Exercise: Output the material below in full, exactly as it is.

Material provided:
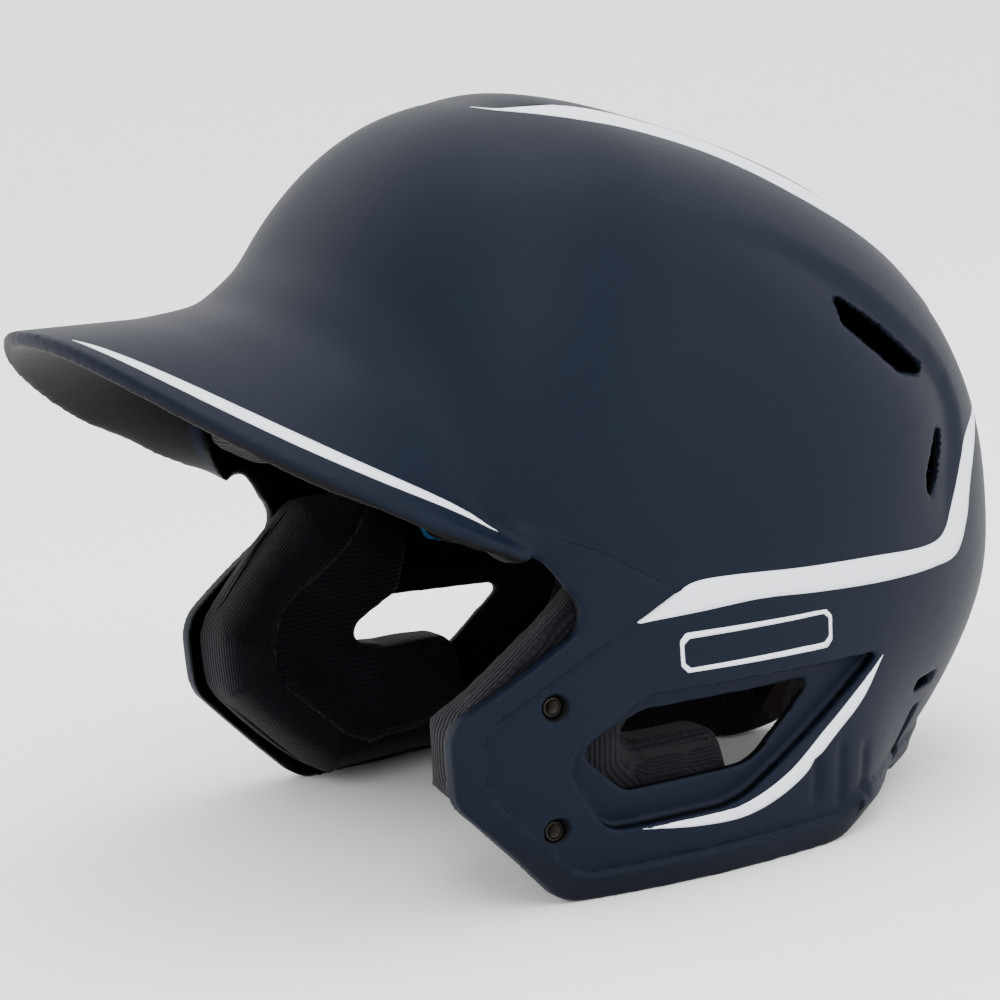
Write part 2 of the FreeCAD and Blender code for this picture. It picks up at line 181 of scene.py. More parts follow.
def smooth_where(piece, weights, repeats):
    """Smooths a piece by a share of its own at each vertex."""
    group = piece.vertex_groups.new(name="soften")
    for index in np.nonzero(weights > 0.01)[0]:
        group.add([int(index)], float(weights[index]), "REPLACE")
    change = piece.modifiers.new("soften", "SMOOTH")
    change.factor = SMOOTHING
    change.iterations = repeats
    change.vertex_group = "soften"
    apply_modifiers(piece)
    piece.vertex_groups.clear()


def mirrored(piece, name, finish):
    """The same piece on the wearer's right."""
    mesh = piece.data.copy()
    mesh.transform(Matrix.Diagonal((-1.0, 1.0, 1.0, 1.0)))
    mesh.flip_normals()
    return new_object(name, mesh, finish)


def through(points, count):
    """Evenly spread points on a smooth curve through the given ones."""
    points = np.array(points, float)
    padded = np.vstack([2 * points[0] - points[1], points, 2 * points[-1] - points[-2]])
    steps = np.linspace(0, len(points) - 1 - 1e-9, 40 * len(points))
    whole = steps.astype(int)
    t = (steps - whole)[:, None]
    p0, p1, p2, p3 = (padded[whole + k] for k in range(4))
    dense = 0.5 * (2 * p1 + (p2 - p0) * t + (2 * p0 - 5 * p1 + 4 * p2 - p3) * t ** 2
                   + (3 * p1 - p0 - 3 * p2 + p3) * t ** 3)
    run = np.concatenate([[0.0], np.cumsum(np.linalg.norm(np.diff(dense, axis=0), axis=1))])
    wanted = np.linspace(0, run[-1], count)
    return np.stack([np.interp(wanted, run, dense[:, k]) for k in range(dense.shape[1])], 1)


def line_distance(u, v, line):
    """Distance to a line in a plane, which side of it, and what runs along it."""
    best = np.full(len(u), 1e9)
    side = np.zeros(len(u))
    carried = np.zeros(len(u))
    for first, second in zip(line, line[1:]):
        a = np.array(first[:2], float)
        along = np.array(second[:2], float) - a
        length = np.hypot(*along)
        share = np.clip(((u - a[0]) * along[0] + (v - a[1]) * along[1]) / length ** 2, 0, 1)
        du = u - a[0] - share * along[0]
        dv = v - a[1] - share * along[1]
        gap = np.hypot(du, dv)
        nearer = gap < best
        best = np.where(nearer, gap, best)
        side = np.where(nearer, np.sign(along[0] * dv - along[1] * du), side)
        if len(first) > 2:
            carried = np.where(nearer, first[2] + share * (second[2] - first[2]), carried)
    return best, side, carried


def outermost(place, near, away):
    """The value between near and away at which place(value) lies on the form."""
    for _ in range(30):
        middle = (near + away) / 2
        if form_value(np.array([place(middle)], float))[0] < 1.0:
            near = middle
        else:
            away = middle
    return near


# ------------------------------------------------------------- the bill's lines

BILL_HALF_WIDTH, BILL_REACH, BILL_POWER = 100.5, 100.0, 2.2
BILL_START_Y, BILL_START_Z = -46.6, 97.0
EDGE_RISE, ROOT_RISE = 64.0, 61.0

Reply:
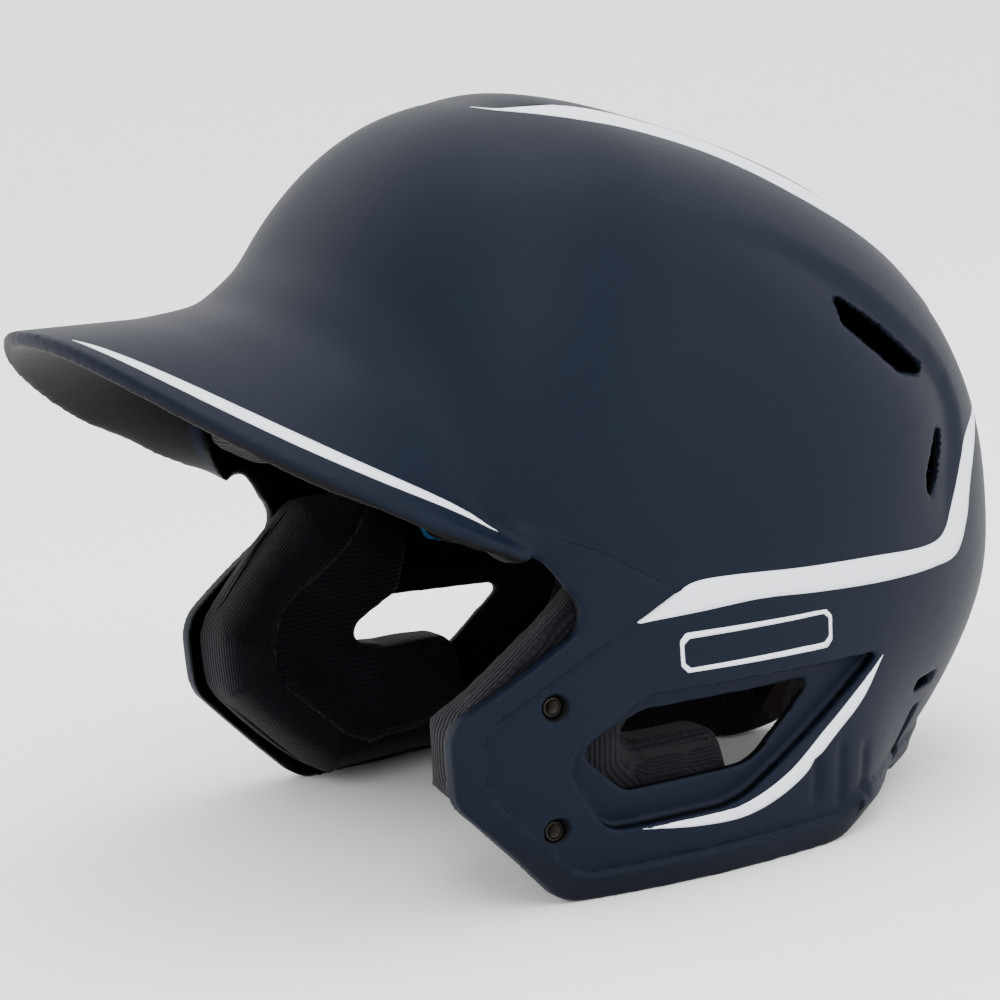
Write part 2 of the FreeCAD and Blender code for this picture. It picks up at line 181 of scene.py. More parts follow.
def smooth_where(piece, weights, repeats):
    """Smooths a piece by a share of its own at each vertex."""
    group = piece.vertex_groups.new(name="soften")
    for index in np.nonzero(weights > 0.01)[0]:
        group.add([int(index)], float(weights[index]), "REPLACE")
    change = piece.modifiers.new("soften", "SMOOTH")
    change.factor = SMOOTHING
    change.iterations = repeats
    change.vertex_group = "soften"
    apply_modifiers(piece)
    piece.vertex_groups.clear()


def mirrored(piece, name, finish):
    """The same piece on the wearer's right."""
    mesh = piece.data.copy()
    mesh.transform(Matrix.Diagonal((-1.0, 1.0, 1.0, 1.0)))
    mesh.flip_normals()
    return new_object(name, mesh, finish)


def through(points, count):
    """Evenly spread points on a smooth curve through the given ones."""
    points = np.array(points, float)
    padded = np.vstack([2 * points[0] - points[1], points, 2 * points[-1] - points[-2]])
    steps = np.linspace(0, len(points) - 1 - 1e-9, 40 * len(points))
    whole = steps.astype(int)
    t = (steps - whole)[:, None]
    p0, p1, p2, p3 = (padded[whole + k] for k in range(4))
    dense = 0.5 * (2 * p1 + (p2 - p0) * t + (2 * p0 - 5 * p1 + 4 * p2 - p3) * t ** 2
                   + (3 * p1 - p0 - 3 * p2 + p3) * t ** 3)
    run = np.concatenate([[0.0], np.cumsum(np.linalg.norm(np.diff(dense, axis=0), axis=1))])
    wanted = np.linspace(0, run[-1], count)
    return np.stack([np.interp(wanted, run, dense[:, k]) for k in range(dense.shape[1])], 1)


def line_distance(u, v, line):
    """Distance to a line in a plane, which side of it, and what runs along it."""
    best = np.full(len(u), 1e9)
    side = np.zeros(len(u))
    carried = np.zeros(len(u))
    for first, second in zip(line, line[1:]):
        a = np.array(first[:2], float)
        along = np.array(second[:2], float) - a
        length = np.hypot(*along)
        share = np.clip(((u - a[0]) * along[0] + (v - a[1]) * along[1]) / length ** 2, 0, 1)
        du = u - a[0] - share * along[0]
        dv = v - a[1] - share * along[1]
        gap = np.hypot(du, dv)
        nearer = gap < best
        best = np.where(nearer, gap, best)
        side = np.where(nearer, np.sign(along[0] * dv - along[1] * du), side)
        if len(first) > 2:
            carried = np.where(nearer, first[2] + share * (second[2] - first[2]), carried)
    return best, side, carried


def outermost(place, near, away):
    """The value between near and away at which place(value) lies on the form."""
    for _ in range(30):
        middle = (near + away) / 2
        if form_value(np.array([place(middle)], float))[0] < 1.0:
            near = middle
        else:
            away = middle
    return near


# ------------------------------------------------------------- the bill's lines

BILL_HALF_WIDTH, BILL_REACH, BILL_POWER = 100.5, 100.0, 2.2
BILL_START_Y, BILL_START_Z = -46.6, 97.0
EDGE_RISE, ROOT_RISE = 64.0, 61.0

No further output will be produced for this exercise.